Proposta de plebiscito para uma Constituinte se presta a prover o discurso petista de respostas para o tema da corrupção

PRIMEIRO , um lance de marketing político rudimentar. Em seguida, uma proposta requentada e inviável. É desse modo que o presidente Lula e o PT cuidam de preparar, no desconfortável tema do combate à corrupção, o discurso da ministra Dilma Rousseff para a eleição de 2010.
Na semana passada, numa iniciativa puramente propagandística, o presidente enviou ao Congresso um projeto de lei tornando hediondos os crimes de corrupção ativa e passiva, peculato e concussão. Como já observado neste espaço, aumentar a severidade das punições em casos desse tipo não altera em nada o problema que de fato se necessita resolver: o de que haja rápida e concreta aplicação da lei.
Acrescenta-se agora, por iniciativa do PT, uma ideia já apresentada em 2007: a de que se realize um plebiscito sobre a convocação de uma Constituinte exclusiva, destinada a promover a reforma política.
No cronograma petista, a tese do plebiscito seria votada na mesma convenção partidária que consagrará -pois esta é a vontade de Lula- o nome de Dilma Rousseff como candidata à sucessão presidencial.
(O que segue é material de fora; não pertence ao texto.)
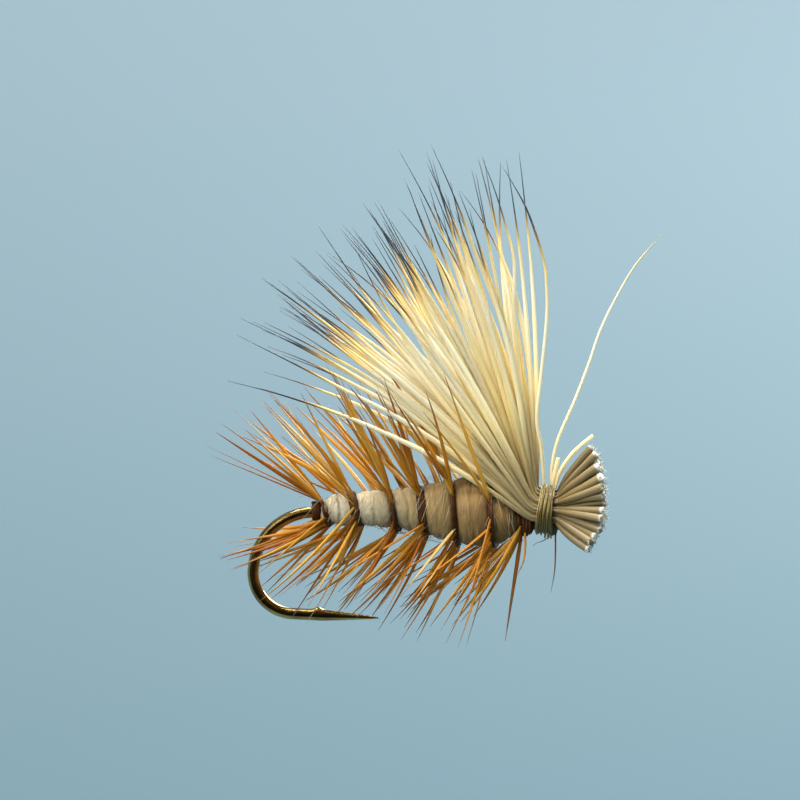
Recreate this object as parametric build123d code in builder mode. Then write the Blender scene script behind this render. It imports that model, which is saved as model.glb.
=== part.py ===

De um lado -com a tese do "crime hediondo"- cria-se uma bandeira de fácil entendimento popular. De outro, acena-se com um plano supostamente sólido destinado a empreender a reforma política, para consumo de uma plateia mais restrita.
O assunto retorna com frequência na retórica lulista, numa formulação inverídica: a de que o Planalto sempre quis promover mudanças no sistema, deparando-se entretanto com o desinteresse do Congresso.
O fato é que não houve real empenho, nem da parte do Executivo nem dos partidos que o apoiam, no sentido de tornar a reforma política algo além de uma desconversa, a ser repetida cada vez que se tornavam mais graves as denúncias de irregularidades no governo.
Com todas as ressalvas que o mecanismo inspira, a realização de plebiscitos pode sem dúvida estimular discussões reais na sociedade -foi o que aconteceu quando esteve em pauta a proibição ao comércio de armas.
Questões precisas e concretas -como, por exemplo, a do voto facultativo- poderiam, sem dúvida, ser submetidas à consulta popular. A da conveniência de uma Constituinte nada coloca de real na discussão política.
Na melhor das hipóteses, trata-se apenas de uma cortina de fumaça, a ser usada durante a campanha eleitoral; na pior, viria a fragilizar ainda mais a percepção de que a Carta de 1988, com todas as reformas de que necessita, deve continuar a ser respeitada como o documento fundamental da democracia brasileira.